Rail companies will also have to guarantee passage for travellers who are disabled. Until 2026, passengers will have to give 36 hours notice, after that it will drop to 24 hours. The current pre-notification requirement is 48 hours.
Negotiators also wanted to push for guaranteed rights for ‘through-tickets’ or journeys made up of more than one leg, involving different companies and countries, which often leave passengers out of pocket or stranded when significant delays occur.
The agreement says that through-tickets are only protected when the entire trip is operated by one company or by its fully-owned subsidiaries, in what BEUC called a “false victory”.
In practice, it means that travelling from Paris to Cologne via Brussels would not be protected, as the two legs are run by two different firms, SNCF and Thalys.

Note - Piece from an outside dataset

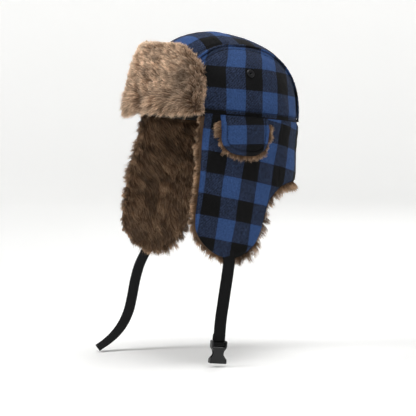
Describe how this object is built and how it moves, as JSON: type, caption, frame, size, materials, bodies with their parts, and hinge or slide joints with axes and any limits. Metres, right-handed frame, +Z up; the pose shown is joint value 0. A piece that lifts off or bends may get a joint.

Mark Smith, a former rail executive and founder of travel website seat61.com, said “this is unfinished business” and warned that strong guarantees become “more and more necessary every year as the network fragments”.
Germany announced in September that it plans to resurrect the long-defunct Trans-Europ Express high-speed network, by building alliances between rail operators and sharing rolling stock. Without through-tickets, that quest becomes more difficult.
Cyclists were left happier by the agreement, which aims to have a guaranteed four spots for bikes per train by obligating companies to reconfigure carriages when scheduled refurbishment works occur and order new wagons with enough space.
Countries will be free to include more spaces if they find that demand is high enough – or fewer if thorough assessments prove there is not enough demand. Exemptions will be granted, for example, in Scandinavia, where some trains prioritise skis over bikes.
The final agreement now needs the formal approval of both the Parliament and Council. It will enter into force two years after the text is published in the EU’s official journal.